• [Written task]: Repeat exactly the lines from the start of the material below up to and including the "# eight positions, and" line.

• [Data shown]:

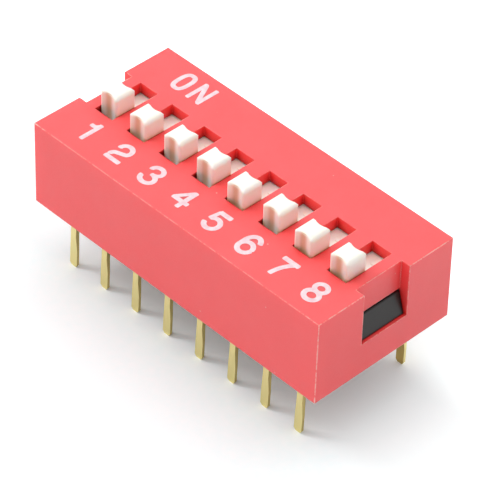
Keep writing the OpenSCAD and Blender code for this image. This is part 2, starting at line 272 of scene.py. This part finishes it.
# White epoxy ink, pad-printed: flat and chalky, thin enough that the red tints it unevenly.
ink_white, tree, place = new_finish("white epoxy ink, pad-printed")
thin = add(tree, "TexNoise", {"Vector": place, "Scale": 1 / (0.35 * mm), "Detail": 3.0, "Roughness": 0.6})
thin = add(tree, "MapRange", {0: thin.outputs[0], 1: 0.35, 2: 0.75, 3: 0.0, 4: 1.0})
tone = add(tree, "Mix", {0: thin.outputs[0], 6: linear("#EAD9DE"), 7: linear("#E3B9C2")}, data_type="RGBA")
pits = add(tree, "TexNoise", {"Vector": place, "Scale": 1 / (0.06 * mm), "Detail": 2.0})
relief = add(tree, "Bump", {"Height": pits.outputs[0], "Distance": 0.002 * mm, "Strength": 1.0})
close_finish(tree, add(tree, "BsdfPrincipled", {
    "Base Color": tone.outputs[2], "Roughness": 0.55, "Normal": relief.outputs[0], "IOR": 1.5}))
for piece in (numbers, word):
    piece.data.materials.append(ink_white)
    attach(piece, "housing")


# ---- Base ----
# The base is a tray of black glass-filled PBT, moulded with the terminals already in it. Its ribs part the
# eight positions, and the wedge at each end is what shows in the cover's window.

# Black PBT, glass filled: near black, half gloss, with the short fibres just felt under the skin.
pbt_black, tree, place = new_finish("black PBT, glass filled")
rounded = add(tree, "Bevel", {"Radius": 0.05 * mm}, samples=6).outputs[0]
fibres = add(tree, "TexNoise", {"Vector": place, "Scale": 1 / (0.12 * mm), "Detail": 4.0, "Roughness": 0.65})
tone = add(tree, "Mix", {0: fibres.outputs[0], 6: linear("#110706"), 7: linear("#1B0E0C")}, data_type="RGBA")
# Painted shade: the black is painted darker still in crevices and where parts close in, within 0.5 mm.
painted_dark_shade = crevice(tree, rounded, 0.5 * mm, (0.35, "#303030"), (1.0, "#FFFFFF"))[1]
tone = add(tree, "Mix", {0: 1.0, 6: tone.outputs[2], 7: painted_dark_shade}, data_type="RGBA", blend_type="MULTIPLY")
relief = add(tree, "Bump", {"Height": fibres.outputs[0], "Distance": 0.003 * mm, "Strength": 1.0,
                            "Normal": rounded})
gloss = add(tree, "MapRange", {0: fibres.outputs[0], 1: 0.3, 2: 0.7, 3: 0.28, 4: 0.42})
close_finish(tree, add(tree, "BsdfPrincipled", {
    "Base Color": tone.outputs[2], "Roughness": gloss.outputs[0], "Normal": relief.outputs[0], "IOR": 1.40}))
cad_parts["base"].material_slots[0].material = pbt_black


# ---- Sliders ----
# Each slider is one small moulding of natural, ivory-white acetal: a plate that closes the slot from below,
# a block that carries the leaf contact, and the grooved knob that a fingertip or a pen pushes.

pitch = 2.54 * mm                # from one position to the next
groove_shade_shift = 0.08 * mm           # from a knob's middle to its band's, towards position 1

# Natural acetal: ivory, waxy, lets a little light in, which softens its edges.
acetal, tree, place = new_finish("natural acetal, moulded")
rounded = add(tree, "Bevel", {"Radius": 0.18 * mm}, samples=8).outputs[0]
flow = add(tree, "TexNoise", {"Vector": place, "Scale": 1 / (0.9 * mm), "Detail": 3.0, "Roughness": 0.55})
tone = add(tree, "Mix", {0: flow.outputs[0], 6: linear("#FFF8EF"), 7: linear("#FCF3E8")}, data_type="RGBA")
# Painted shade: faces that don't look up are painted a warm tan where other parts close in within 0.35 mm.
painted_warm_shade = crevice(tree, rounded, 0.35 * mm, (0.3, "#FFCCA0"), (1.0, "#FFFFFF"), (0.75, "#FFF8F2"))[1]
facing = add(tree, "SeparateXYZ", {0: add(tree, "NewGeometry").outputs["Normal"]})
upright = add(tree, "MapRange", {0: facing.outputs[2], 1: 0.3, 2: 0.7, 3: 1.0, 4: 0.1})
tone = add(tree, "Mix", {0: upright.outputs[0], 6: tone.outputs[2], 7: painted_warm_shade}, data_type="RGBA",
           blend_type="MULTIPLY")
# Finger grooves: painted shade, a soft tan band, runs down the front and back of each knob where its groove
# lies. The knobs repeat at the pitch and stand half a pitch from its multiples, so a place's distance from its
# band comes from its X by a wrap.
at = add(tree, "SeparateXYZ", {0: place})
off = add(tree, "Math", {0: at.outputs[0], 1: pitch, 2: 0.0}, operation="WRAP")
off = add(tree, "Math", {0: off.outputs[0], 1: pitch / 2 - groove_shade_shift}, operation="SUBTRACT")
off = add(tree, "Math", {0: off.outputs[0]}, operation="ABSOLUTE")
painted_groove_shade = add(tree, "MapRange", {0: off.outputs[0], 1: 0.05 * mm, 2: 0.34 * mm, 3: 1.0, 4: 0.0},
           interpolation_type="SMOOTHSTEP")
front = add(tree, "Math", {0: facing.outputs[1]}, operation="ABSOLUTE")
front = add(tree, "MapRange", {0: front.outputs[0], 1: 0.75, 2: 0.95, 3: 0.0, 4: 0.72})
painted_groove_shade = add(tree, "Math", {0: painted_groove_shade.outputs[0], 1: front.outputs[0]}, operation="MULTIPLY")
tone = add(tree, "Mix", {0: painted_groove_shade.outputs[0], 6: tone.outputs[2], 7: linear("#D6A676")}, data_type="RGBA")
fine = add(tree, "TexNoise", {"Vector": place, "Scale": 1 / (0.07 * mm), "Detail": 2.0})
relief = add(tree, "Bump", {"Height": fine.outputs[0], "Distance": 0.0015 * mm, "Strength": 1.0,
                            "Normal": rounded})
satin = add(tree, "MapRange", {0: fine.outputs[0], 1: 0.3, 2: 0.7, 3: 0.38, 4: 0.50})
close_finish(tree, add(tree, "BsdfPrincipled", {
    "Base Color": tone.outputs[2], "Roughness": satin.outputs[0], "Normal": relief.outputs[0], "IOR": 1.48,
    "Subsurface Weight": 0.8, "Subsurface Radius": (1.0, 0.78, 0.64), "Subsurface Scale": 0.3 * mm}))
for i in positions:
    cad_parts[f"actuator_{i}"].material_slots[0].material = acetal


# ---- Leaf contacts ----
# A leaf of phosphor bronze, gold flashed, is heat-staked under each slider's block and rides over the two
# terminal pads. It is out of sight under the cover.

# Gold-flashed phosphor bronze: bright yellow, rolled fine along the strip.
leaf_gold, tree, place = new_finish("gold-flashed phosphor bronze leaf")
rolled = add(tree, "Mapping", {"Vector": place, "Scale": (8.0, 1.0, 8.0)})
rolled = add(tree, "TexNoise", {"Vector": rolled.outputs[0], "Scale": 1 / (0.5 * mm), "Detail": 3.0})
tone = add(tree, "Mix", {0: rolled.outputs[0], 6: linear("#E8C878"), 7: linear("#D9B25C")}, data_type="RGBA")
gloss = add(tree, "MapRange", {0: rolled.outputs[0], 1: 0.3, 2: 0.7, 3: 0.20, 4: 0.34})
close_finish(tree, add(tree, "BsdfPrincipled", {
    "Base Color": tone.outputs[2], "Metallic": 1.0, "Roughness": gloss.outputs[0]}))
for i in positions:
    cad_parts[f"contact_{i}"].material_slots[0].material = leaf_gold


# ---- Terminals ----
# The terminals are stamped and bent from 0.25 mm brass strip with a thin gold plate, two rows of eight, and
# moulded into the base. The strip keeps its rolled lines, and the front row's sides are painted darker, a
# painted shade.

# Gold-plated brass strip: pale matt gold, with rolled lines down the leg.
strip_gold, tree, place = new_finish("gold-plated brass strip")
rounded = add(tree, "Bevel", {"Radius": 0.03 * mm}, samples=6).outputs[0]
rolled = add(tree, "Mapping", {"Vector": place, "Scale": (14.0, 14.0, 1.0)})
rolled = add(tree, "TexNoise", {"Vector": rolled.outputs[0], "Scale": 1 / (0.9 * mm), "Detail": 4.0,
                                "Roughness": 0.65})
tone = add(tree, "Mix", {0: rolled.outputs[0], 6: linear("#E4D693"), 7: linear("#F0E4A7")}, data_type="RGBA")
facing = add(tree, "SeparateXYZ", {0: add(tree, "NewGeometry").outputs["True Normal"]})
# Painted shade: the front row's sides, facing along X, are painted a darker gold; the rear row's are not.
painted_side_shade = add(tree, "Math", {0: facing.outputs[0]}, operation="ABSOLUTE")
painted_side_shade = add(tree, "MapRange", {0: painted_side_shade.outputs[0], 1: 0.5, 2: 0.8, 3: 0.0, 4: 0.7})
at = add(tree, "SeparateXYZ", {0: place})
rear = add(tree, "MapRange", {0: at.outputs[1], 1: 0.0, 2: 1.0 * mm, 3: 0.0, 4: 1.0})
painted_side_shade = add(tree, "Math", {0: painted_side_shade.outputs[0], 1: rear.outputs[0]}, operation="SUBTRACT", use_clamp=True)
tone = add(tree, "Mix", {0: painted_side_shade.outputs[0], 6: tone.outputs[2], 7: linear("#B09A58")}, data_type="RGBA")
# In the rear row the sides stay plain, and painted shade darkens the faces towards the front.
painted_inner_shade = add(tree, "MapRange", {0: facing.outputs[1], 1: -0.9, 2: -0.6, 3: 1.0, 4: 0.0})
painted_inner_shade = add(tree, "Math", {0: painted_inner_shade.outputs[0], 1: rear.outputs[0]}, operation="MULTIPLY")
tone = add(tree, "Mix", {0: painted_inner_shade.outputs[0], 6: tone.outputs[2], 7: linear("#BFA661")}, data_type="RGBA")
relief = add(tree, "Bump", {"Height": rolled.outputs[0], "Distance": 0.004 * mm, "Strength": 1.0,
                            "Normal": rounded})
gloss = add(tree, "MapRange", {0: rolled.outputs[0], 1: 0.3, 2: 0.7, 3: 0.34, 4: 0.48})
close_finish(tree, add(tree, "BsdfPrincipled", {
    "Base Color": tone.outputs[2], "Metallic": 1.0, "Roughness": gloss.outputs[0], "Normal": relief.outputs[0]}))
for row in ("front", "rear"):
    for i in positions:
        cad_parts[f"terminal_{row}_{i}"].material_slots[0].material = strip_gold


# ---- Table, light and camera ----
# The switch stands on the tips of its terminals on a white table, under a white tent that is brightest
# overhead and a little brighter at the left, and one soft lamp at the upper left adds crispness. The camera
# looks down at a corner from 16 cm with a long lens.

table_reach = 0.6                # half the table's side, m
table_top = cad_box[0][2]
lamp_way = np.array([-0.88, -0.47, 1.0]) / np.linalg.norm([-0.88, -0.47, 1.0])
lamp_far = 0.25                  # from the switch, m
lamp_size = 0.075                # across its disk, m
lamp_power = 0.31 * np.pi ** 2 * lamp_far ** 2
turned, raised = np.radians(45.0), np.radians(41.54)
camera_roll = 1.616              # degrees
camera_far = 161.73 * mm
aim = np.array([2.21, -1.29, 2.66]) * mm
lens, sensor = 220.4, 36.0       # the two on one scale, mm

mesh = bpy.data.meshes.new("table")
mesh.from_pydata([(-table_reach, -table_reach, table_top), (table_reach, -table_reach, table_top),
                  (table_reach, table_reach, table_top), (-table_reach, table_reach, table_top)],
                 [], [(0, 1, 2, 3)])
table = bpy.data.objects.new("table", mesh)
bpy.context.scene.collection.objects.link(table)


def seen(tree):
    """1 for a ray from the camera, off a glossy surface or through a clear one, and 0 for the rays that light
    matt surfaces: the largest of the three switches."""
    path = add(tree, "LightPath")
    straight = add(tree, "Math", {0: path.outputs["Is Camera Ray"], 1: path.outputs["Is Glossy Ray"]},
                   operation="MAXIMUM")
    return add(tree, "Math", {0: straight.outputs[0], 1: path.outputs["Is Transmission Ray"]},
               operation="MAXIMUM").outputs[0]


# Matt white card: the camera and the metal see a faint glow on it, a painted light that is least in front of
# the switch, more at its right and most behind it, so that it bleaches to white away from the shadow and paints
# the shadow pool's shape. It lights no matt surface.
card, tree, place = new_finish("matt white card")
weave = add(tree, "TexNoise", {"Vector": place, "Scale": 1 / (0.4 * mm), "Detail": 3.0})
tone = add(tree, "Mix", {0: weave.outputs[0], 6: linear("#FAFFFF"), 7: linear("#F0F8FA")}, data_type="RGBA")
at = add(tree, "SeparateXYZ", {0: place})
level = add(tree, "MapRange", {0: at.outputs[1], 1: -4.5 * mm, 2: -2.2 * mm, 3: 0.04, 4: 0.125},
            interpolation_type="SMOOTHSTEP")
painted_glow_behind = add(tree, "MapRange", {0: at.outputs[1], 1: 2.8 * mm, 2: 5.5 * mm, 3: 0.0, 4: 0.22},
             interpolation_type="SMOOTHSTEP")
painted_glow_beside = add(tree, "MapRange", {0: at.outputs[0], 1: 10.0 * mm, 2: 16.0 * mm, 3: 0.0, 4: 0.13},
             interpolation_type="SMOOTHSTEP")
level = add(tree, "Math", {0: level.outputs[0], 1: painted_glow_behind.outputs[0]}, operation="ADD")
level = add(tree, "Math", {0: level.outputs[0], 1: painted_glow_beside.outputs[0]}, operation="ADD")
painted_glow = add(tree, "Math", {0: seen(tree), 1: level.outputs[0]}, operation="MULTIPLY")
matt = add(tree, "BsdfDiffuse", {"Color": tone.outputs[2], "Roughness": 0.5})
painted_glow = add(tree, "Emission", {"Color": linear("#F7FFFE"), "Strength": painted_glow.outputs[0]})
lit = add(tree, "AddShader", {0: matt.outputs[0], 1: painted_glow.outputs[0]})
# From below the camera looks through the card at the switch's underside.
path = add(tree, "LightPath")
side = add(tree, "NewGeometry")
below = add(tree, "Math", {0: path.outputs["Is Camera Ray"], 1: side.outputs["Backfacing"]}, operation="MULTIPLY")
clear = add(tree, "BsdfTransparent")
close_finish(tree, add(tree, "MixShader", {0: below.outputs[0], 1: lit.outputs[0], 2: clear.outputs[0]}))
table.data.materials.append(card)

# The tent: its brightness is 1.56 near the top, a little to the left and back, and goes down with the cosine
# of the angle from there. The camera and the metal see it no darker than white.
tent = bpy.data.worlds.new("white tent")
bpy.context.scene.world = tent
tent.use_nodes = True
tree = tent.node_tree
tree.nodes.clear()
way = add(tree, "TexCoord").outputs["Generated"]
level = add(tree, "VectorMath", {0: way, 1: (-0.27, 0.2, 1.52)}, operation="DOT_PRODUCT")
level = add(tree, "Math", {0: level.outputs["Value"], 1: seen(tree)}, operation="MAXIMUM")
sky = add(tree, "Background", {"Color": linear("#FFFFFF"), "Strength": level.outputs[0]})
add(tree, "OutputWorld", {"Surface": sky.outputs[0]})

lamp = bpy.data.objects.new("soft lamp", bpy.data.lights.new("soft lamp", "AREA"))
lamp.data.shape = "DISK"
lamp.data.size = lamp_size
lamp.data.energy = lamp_power
bpy.context.scene.collection.objects.link(lamp)


def looking(place, back, roll=0.0):
    """The matrix of a thing at place whose own Z axis points along back, its X axis level and then rolled."""
    back = np.asarray(back) / np.linalg.norm(back)
    right = np.cross((0, 0, 1), back)
    right /= np.linalg.norm(right)
    up = np.cross(back, right)
    c, s = np.cos(np.radians(roll)), np.sin(np.radians(roll))
    axes = np.eye(4)
    axes[:3, :3] = np.stack([c * right + s * up, c * up - s * right, back], 1)
    axes[:3, 3] = place
    return Matrix(axes.tolist())


lamp.matrix_world = looking(lamp_way * lamp_far, lamp_way)

back = np.array([np.sin(turned) * np.cos(raised), -np.cos(turned) * np.cos(raised), np.sin(raised)])
camera = bpy.data.objects.new("camera", bpy.data.cameras.new("camera"))
camera.data.lens = lens
camera.data.sensor_width = sensor
camera.data.clip_start = 0.001
camera.data.clip_end = 10.0
camera.matrix_world = looking(aim + camera_far * back, back, camera_roll)
bpy.context.scene.collection.objects.link(camera)
bpy.context.scene.camera = camera
bpy.context.scene.view_settings.view_transform = "Standard"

• [Written answer]:
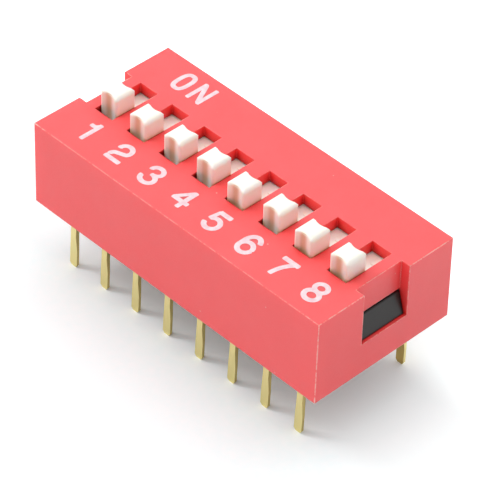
Keep writing the OpenSCAD and Blender code for this image. This is part 2, starting at line 272 of scene.py. This part finishes it.
# White epoxy ink, pad-printed: flat and chalky, thin enough that the red tints it unevenly.
ink_white, tree, place = new_finish("white epoxy ink, pad-printed")
thin = add(tree, "TexNoise", {"Vector": place, "Scale": 1 / (0.35 * mm), "Detail": 3.0, "Roughness": 0.6})
thin = add(tree, "MapRange", {0: thin.outputs[0], 1: 0.35, 2: 0.75, 3: 0.0, 4: 1.0})
tone = add(tree, "Mix", {0: thin.outputs[0], 6: linear("#EAD9DE"), 7: linear("#E3B9C2")}, data_type="RGBA")
pits = add(tree, "TexNoise", {"Vector": place, "Scale": 1 / (0.06 * mm), "Detail": 2.0})
relief = add(tree, "Bump", {"Height": pits.outputs[0], "Distance": 0.002 * mm, "Strength": 1.0})
close_finish(tree, add(tree, "BsdfPrincipled", {
    "Base Color": tone.outputs[2], "Roughness": 0.55, "Normal": relief.outputs[0], "IOR": 1.5}))
for piece in (numbers, word):
    piece.data.materials.append(ink_white)
    attach(piece, "housing")


# ---- Base ----
# The base is a tray of black glass-filled PBT, moulded with the terminals already in it. Its ribs part the
# eight positions, and the wedge at each end is what shows in the cover's window.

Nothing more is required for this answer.